→ **Stated problem**
Copy out exactly the lines from the first line of the material below through the line containing "for u, v, r in RAIL_INSERT[end]]", and nothing beyond them.

→ **Data block**
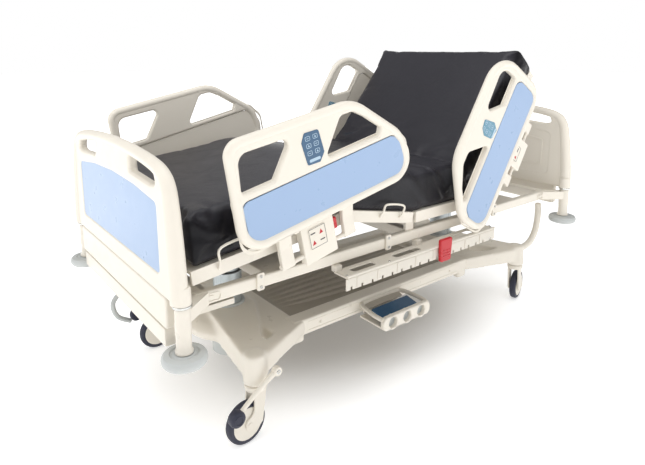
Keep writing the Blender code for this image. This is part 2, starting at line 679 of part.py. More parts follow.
RAIL_OUTLINE = {
    "foot": [(-0.362, 0.206, 0.055), (0.135, 0.200, 0.160), (0.340, 0.020, 0.130), (0.370, -0.157, 0.085),
             (-0.383, -0.153, 0.088)],
    "head": [(-0.352, 0.205, 0.150), (0.170, 0.209, 0.150), (0.362, 0.029, 0.110), (0.366, -0.166, 0.090),
             (-0.366, -0.178, 0.085)],
}
RAIL_GRIPS = {
    "foot": [[(-0.338, 0.042, 0.012), (-0.324, 0.158, 0.035), (-0.134, 0.152, 0.018), (-0.224, 0.040, 0.015)],
             [(-0.020, 0.042, 0.012), (0.068, 0.160, 0.030), (0.122, 0.158, 0.040), (0.240, 0.078, 0.022),
              (0.222, 0.042, 0.012)]],
    "head": [[(-0.306, 0.036, 0.015), (-0.297, 0.150, 0.060), (-0.082, 0.142, 0.018), (-0.178, 0.036, 0.018)],
             [(0.018, 0.036, 0.012), (0.105, 0.146, 0.030), (0.160, 0.146, 0.035), (0.290, 0.066, 0.015),
              (0.275, 0.036, 0.012)]],
}
RAIL_INSERT = {
    "foot": [(-0.342, 0.010, 0.025), (0.285, 0.019, 0.035), (0.338, -0.050, 0.050), (0.334, -0.120, 0.050),
             (-0.342, -0.134, 0.050)],
    "head": [(-0.312, 0.012, 0.045), (0.300, 0.014, 0.035), (0.340, -0.050, 0.040), (0.336, -0.140, 0.055),
             (-0.314, -0.160, 0.060)],
}


def rail_insert(end, grow):
    """The coloured insert's outline, with its sides moved out by grow."""
    return [(u + math.copysign(grow, u), v + math.copysign(grow, v + 0.06), r)
            for u, v, r in RAIL_INSERT[end]]


def make_panel(end, name, frame, direction, arms):
    """The moulded panel with its hand grips, the lugs on the swing arms' pins, and the coloured insert."""
    outlines = [rounded(facing(RAIL_OUTLINE[end], direction), 5)]
    outlines += [rounded(facing(grip, direction), 2) for grip in RAIL_GRIPS[end]]
    panel = plate("rail_panel_" + name, outlines, RAIL_THICK, "ivory",
                  frame @ Matrix.Translation((0, 0, RAIL_INNER + RAIL_THICK / 2)), edge=0.008)
    lugs = []
    for u, inward in arms:
        lug_u = u + inward * 0.036
        lugs.append(box("lug", (lug_u - 0.010, ARM_TOP_V - 0.014, ARM_TOP_W - 0.012),
                        (lug_u + 0.010, ARM_TOP_V + 0.014, RAIL_INNER + 0.006), frame=frame))
    union(panel, *lugs)
    outer_face = RAIL_INNER + RAIL_THICK
    cutter = plate("rail_recess", [rounded(facing(rail_insert(end, 0.0004), direction))], 0.010, None,
                   frame @ Matrix.Translation((0, 0, outer_face + 0.005 - RECESS)))
    pin_bore = rod("pin_bore", frame @ Vector((-0.30, ARM_TOP_V, ARM_TOP_W)),
                   frame @ Vector((0.30, ARM_TOP_V, ARM_TOP_W)), ARM_PIN_RADIUS + 0.0006, sides=12)
    cut(panel, cutter, pin_bore)
    plate("rail_insert_" + name, [rounded(facing(rail_insert(end, 0.0), direction))], INSERT_THICK, "blue",
          frame @ Matrix.Translation((0, 0, outer_face - RECESS + GAP + INSERT_THICK / 2)))


def make_arms(name, frame, arms):
    """The pair of dog-leg swing arms on their common shaft, each with the pin that carries the panel."""
    low = Vector((0, ARM_PIVOT_V, ARM_PIVOT_W))
    high = Vector((0, ARM_TOP_V, ARM_TOP_W))
    middle_v = (low.y + high.y) / 2
    dog_leg = rounded([(low.z - 0.012, low.y - 0.012, 0.008), (low.z + 0.012, low.y - 0.012, 0.008),
                       (low.z + 0.020, middle_v, 0.02), (high.z + 0.011, high.y - 0.01, 0.004),
                       (high.z + 0.011, high.y + 0.011, 0.006), (high.z - 0.011, high.y + 0.011, 0.006),
                       (low.z - 0.006, middle_v, 0.02)], 1)
    (first, _), (second, _) = arms
    shaft = rod("rail_arms_" + name, frame @ Vector((first, low.y, low.z)),
                frame @ Vector((second, low.y, low.z)), ARM_SHAFT_RADIUS, "ivory", sides=12)
    pieces = []
    for u, inward in arms:
        side_view = axes((u, 0, 0), (0, 0, 1), (0, 1, 0), (-1, 0, 0))
        pieces.append(plate("arm", [dog_leg], 0.050, None, frame @ side_view))
        pieces.append(rod("arm_pin", frame @ Vector((u, high.y, high.z)),
                          frame @ Vector((u + inward * 0.044, high.y, high.z)), ARM_PIN_RADIUS, sides=12))
    union(shaft, *pieces)


def make_housing(frame, direction, side, deck, section):
    """Joins the housing and its bridge to the deck section, and returns the cutter for the arms' shaft."""
    middle = direction * ARM_MIDDLE_U
    housing = box("rail_housing", (middle - 0.070, -0.310, MATTRESS_Y + 0.002),
                  (middle + 0.070, -0.120, ARM_PIVOT_W + 0.014), frame=frame, bevel=0.006)
    reach = section.inverted() @ frame @ Vector((middle, -0.200, 0.0))
    across = side * section.col[0].y
    inner, outer = sorted((across * (DECK_Y - SHEET), across * (MATTRESS_Y + 0.008)))
    bridge = box("rail_bridge", (inner, AXIS_DROP - FLANGE + 0.001, reach.z - 0.055),
                 (outer, AXIS_DROP - 0.003, reach.z + 0.055), frame=section)
    union(deck, bridge, housing)
    return rod("rod_bore", frame @ Vector((middle - 0.12, ARM_PIVOT_V, ARM_PIVOT_W)),
               frame @ Vector((middle + 0.12, ARM_PIVOT_V, ARM_PIVOT_W)), ARM_SHAFT_RADIUS + 0.0007, sides=12)


def make_rails(calf, back):
    """Four siderails: the foot pair on the calf section and the head pair, turned round, on the back."""
    for end, rail, direction, deck, section in (("foot", FOOT_RAIL, 1, calf, CALF_FRAME),
                                                ("head", HEAD_RAIL, -1, back, BACK_FRAME)):
        arms = [(direction * (ARM_MIDDLE_U - ARM_SPACING), direction),
                (direction * (ARM_MIDDLE_U + ARM_SPACING), -direction)]
        bores = []
        for side, hand in ((-1, "left"), (1, "right")):
            name = end + "_" + hand
            frame = rail_frame(rail, side)
            make_panel(end, name, frame, direction, arms)
            make_arms(name, frame, arms)
            bores.append(make_housing(frame, direction, side, deck, section))
        cut(deck, *bores)


def make_actuators():
    """Gear motors that drive the back and the knee, fixed to the middle frame's cross members."""
    for name, start, step, reach in (("back_actuator", FRAME_BAYS[2][0], 1, 0.305),
                                     ("knee_actuator", FRAME_BAYS[1][1], -1, 0.285)):
        y = -0.10 * step
        near = start + step * GAP
        far = start + step * 0.12
        body = box(name, (min(near, far), y - 0.045, 0.555), (max(near, far), y + 0.045, 0.625), "grey",
                   bevel=0.008)
        union(body, rod("actuator_tube", (far - step * 0.02, y, 0.590),
                        (start + step * reach, y, 0.590), 0.022))


def set_origin(name, point):
    """Moves an object's origin to a world point and leaves its surface where it is."""
    made = bpy.data.objects[name]
    shift = made.matrix_world.inverted() @ Vector(point)
    made.data.transform(Matrix.Translation(-shift))
    made.matrix_world = made.matrix_world @ Matrix.Translation(shift)


def set_origins():
    """Puts the origin of every hinged piece on its hinge."""
    for section, frame in (("back", BACK_FRAME), ("thigh", THIGH_FRAME), ("calf", CALF_FRAME)):
        set_origin(section + "_deck", frame.translation)
        set_origin("mattress_" + section, frame.translation)
    for end, rail in (("foot", FOOT_RAIL), ("head", HEAD_RAIL)):
        for side, hand in ((-1, "left"), (1, "right")):
            frame = rail_frame(rail, side)
            set_origin(f"rail_arms_{end}_{hand}", frame @ Vector((0, ARM_PIVOT_V, ARM_PIVOT_W)))
            set_origin(f"rail_panel_{end}_{hand}", frame @ Vector((0, ARM_TOP_V, ARM_TOP_W)))
            set_origin(f"rail_insert_{end}_{hand}", frame @ Vector((0, ARM_TOP_V, ARM_TOP_W)))
    for name, (x, y, _) in CASTORS.items():
        set_origin("castor_fork_" + name, (x, y, 0))
    set_origin("brake_pedal_left", (-0.725, -PEDAL_Y, 0.258))
    set_origin("brake_pedal_right", (-0.725, PEDAL_Y, 0.258))
    set_origin("steer_hoop", (-0.775, HOOP_Y, 0.285))
    set_origin("foot_switch", (-0.095, -0.360, 0.272))
    set_origin("cpr_handle", (0.066, -0.511, 0.560))


def main():
    make_base()
    make_columns()
    make_castors()
    make_pedals()
    make_foot_control()
    make_middle_frame()
    make_bumpers()
    make_boards()
    make_shelf()
    make_accessory_rails()
    make_release_handle()
    calf, back = make_deck()
    make_rails(calf, back)
    make_actuators()
    set_origins()


main()
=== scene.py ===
"""Adjustable hospital bed: the detailed surfaces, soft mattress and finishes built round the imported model.

Run it as a script in Blender.  It is laid out as an add-on: one operator makes each group of pieces.
"""

import json
import math

import bmesh
import bpy
from mathutils import Matrix, Vector, noise


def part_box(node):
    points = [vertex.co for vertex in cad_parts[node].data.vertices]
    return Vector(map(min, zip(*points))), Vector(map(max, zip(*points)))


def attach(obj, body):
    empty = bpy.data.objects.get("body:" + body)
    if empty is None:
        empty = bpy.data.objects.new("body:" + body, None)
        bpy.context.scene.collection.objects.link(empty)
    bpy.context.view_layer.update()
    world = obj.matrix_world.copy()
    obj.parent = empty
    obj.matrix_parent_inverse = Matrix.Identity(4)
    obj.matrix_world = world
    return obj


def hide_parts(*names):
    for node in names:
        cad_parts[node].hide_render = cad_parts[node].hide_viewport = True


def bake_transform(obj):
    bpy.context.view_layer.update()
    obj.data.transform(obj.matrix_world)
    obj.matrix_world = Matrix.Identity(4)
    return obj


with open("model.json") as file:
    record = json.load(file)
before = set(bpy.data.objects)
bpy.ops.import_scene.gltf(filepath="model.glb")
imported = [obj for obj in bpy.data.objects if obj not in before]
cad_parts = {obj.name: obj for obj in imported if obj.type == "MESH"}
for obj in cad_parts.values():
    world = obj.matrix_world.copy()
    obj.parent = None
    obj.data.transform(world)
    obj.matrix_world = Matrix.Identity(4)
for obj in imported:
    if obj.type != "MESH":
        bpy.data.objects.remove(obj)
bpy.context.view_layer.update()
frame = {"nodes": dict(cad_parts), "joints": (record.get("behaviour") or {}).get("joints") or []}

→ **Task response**
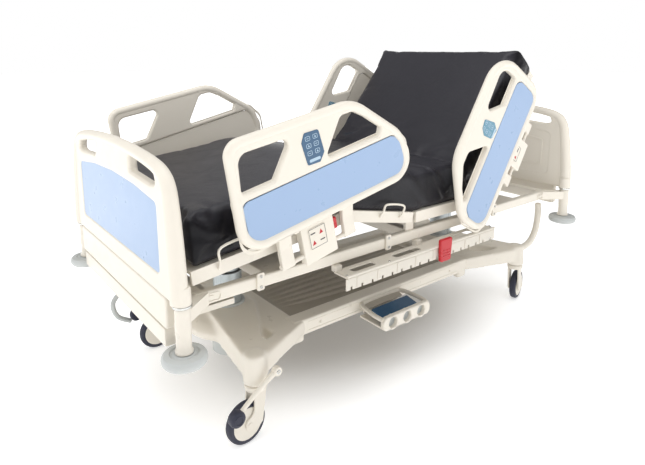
Keep writing the Blender code for this image. This is part 2, starting at line 679 of part.py. More parts follow.
RAIL_OUTLINE = {
    "foot": [(-0.362, 0.206, 0.055), (0.135, 0.200, 0.160), (0.340, 0.020, 0.130), (0.370, -0.157, 0.085),
             (-0.383, -0.153, 0.088)],
    "head": [(-0.352, 0.205, 0.150), (0.170, 0.209, 0.150), (0.362, 0.029, 0.110), (0.366, -0.166, 0.090),
             (-0.366, -0.178, 0.085)],
}
RAIL_GRIPS = {
    "foot": [[(-0.338, 0.042, 0.012), (-0.324, 0.158, 0.035), (-0.134, 0.152, 0.018), (-0.224, 0.040, 0.015)],
             [(-0.020, 0.042, 0.012), (0.068, 0.160, 0.030), (0.122, 0.158, 0.040), (0.240, 0.078, 0.022),
              (0.222, 0.042, 0.012)]],
    "head": [[(-0.306, 0.036, 0.015), (-0.297, 0.150, 0.060), (-0.082, 0.142, 0.018), (-0.178, 0.036, 0.018)],
             [(0.018, 0.036, 0.012), (0.105, 0.146, 0.030), (0.160, 0.146, 0.035), (0.290, 0.066, 0.015),
              (0.275, 0.036, 0.012)]],
}
RAIL_INSERT = {
    "foot": [(-0.342, 0.010, 0.025), (0.285, 0.019, 0.035), (0.338, -0.050, 0.050), (0.334, -0.120, 0.050),
             (-0.342, -0.134, 0.050)],
    "head": [(-0.312, 0.012, 0.045), (0.300, 0.014, 0.035), (0.340, -0.050, 0.040), (0.336, -0.140, 0.055),
             (-0.314, -0.160, 0.060)],
}


def rail_insert(end, grow):
    """The coloured insert's outline, with its sides moved out by grow."""
    return [(u + math.copysign(grow, u), v + math.copysign(grow, v + 0.06), r)
            for u, v, r in RAIL_INSERT[end]]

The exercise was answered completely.